>> begin

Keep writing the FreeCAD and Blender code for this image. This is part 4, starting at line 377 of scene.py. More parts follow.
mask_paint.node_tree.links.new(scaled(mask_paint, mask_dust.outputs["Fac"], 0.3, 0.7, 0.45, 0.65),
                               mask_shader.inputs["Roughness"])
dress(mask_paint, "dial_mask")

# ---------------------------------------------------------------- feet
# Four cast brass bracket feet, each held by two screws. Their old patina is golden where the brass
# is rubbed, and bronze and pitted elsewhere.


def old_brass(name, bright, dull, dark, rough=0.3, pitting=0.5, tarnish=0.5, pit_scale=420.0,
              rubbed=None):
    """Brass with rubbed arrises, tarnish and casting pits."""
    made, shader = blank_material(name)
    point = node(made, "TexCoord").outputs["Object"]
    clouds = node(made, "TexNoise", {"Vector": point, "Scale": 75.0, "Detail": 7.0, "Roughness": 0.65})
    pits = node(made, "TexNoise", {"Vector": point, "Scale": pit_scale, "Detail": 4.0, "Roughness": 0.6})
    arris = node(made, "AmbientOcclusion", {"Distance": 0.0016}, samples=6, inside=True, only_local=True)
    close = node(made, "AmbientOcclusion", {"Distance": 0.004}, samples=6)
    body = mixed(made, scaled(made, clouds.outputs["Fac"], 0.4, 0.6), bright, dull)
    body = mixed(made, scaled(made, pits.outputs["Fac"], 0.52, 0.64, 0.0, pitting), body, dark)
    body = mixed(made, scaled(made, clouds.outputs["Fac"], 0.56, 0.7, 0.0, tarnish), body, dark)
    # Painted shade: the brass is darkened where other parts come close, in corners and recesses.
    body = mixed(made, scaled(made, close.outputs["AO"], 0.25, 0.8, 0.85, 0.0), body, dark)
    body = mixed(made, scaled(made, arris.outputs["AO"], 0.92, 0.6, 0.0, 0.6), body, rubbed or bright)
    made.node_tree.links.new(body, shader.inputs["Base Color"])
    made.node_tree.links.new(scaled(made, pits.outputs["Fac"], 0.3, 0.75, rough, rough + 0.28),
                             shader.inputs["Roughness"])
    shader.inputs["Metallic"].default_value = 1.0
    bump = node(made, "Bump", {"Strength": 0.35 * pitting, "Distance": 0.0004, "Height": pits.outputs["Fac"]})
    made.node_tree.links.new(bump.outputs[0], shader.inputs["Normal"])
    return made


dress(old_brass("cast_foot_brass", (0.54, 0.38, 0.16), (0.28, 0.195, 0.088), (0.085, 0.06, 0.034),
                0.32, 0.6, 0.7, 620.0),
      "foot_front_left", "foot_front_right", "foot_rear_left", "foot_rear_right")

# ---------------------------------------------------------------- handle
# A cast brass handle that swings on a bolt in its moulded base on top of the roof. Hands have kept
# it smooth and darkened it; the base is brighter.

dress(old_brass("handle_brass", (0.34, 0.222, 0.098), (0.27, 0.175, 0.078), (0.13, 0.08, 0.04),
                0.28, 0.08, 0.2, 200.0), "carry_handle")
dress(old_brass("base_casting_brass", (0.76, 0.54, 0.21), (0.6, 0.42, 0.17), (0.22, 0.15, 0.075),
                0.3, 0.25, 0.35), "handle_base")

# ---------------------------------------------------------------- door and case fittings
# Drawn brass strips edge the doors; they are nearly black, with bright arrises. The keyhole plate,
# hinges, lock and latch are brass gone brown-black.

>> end

> _Direction_: Restate word for word only the lines running from the beginning of the data to the line holding "# is rubbed, and bronze and pitted elsewhere.", both included.

> _Result of this task_:
Keep writing the FreeCAD and Blender code for this image. This is part 4, starting at line 377 of scene.py. More parts follow.
mask_paint.node_tree.links.new(scaled(mask_paint, mask_dust.outputs["Fac"], 0.3, 0.7, 0.45, 0.65),
                               mask_shader.inputs["Roughness"])
dress(mask_paint, "dial_mask")

# ---------------------------------------------------------------- feet
# Four cast brass bracket feet, each held by two screws. Their old patina is golden where the brass
# is rubbed, and bronze and pitted elsewhere.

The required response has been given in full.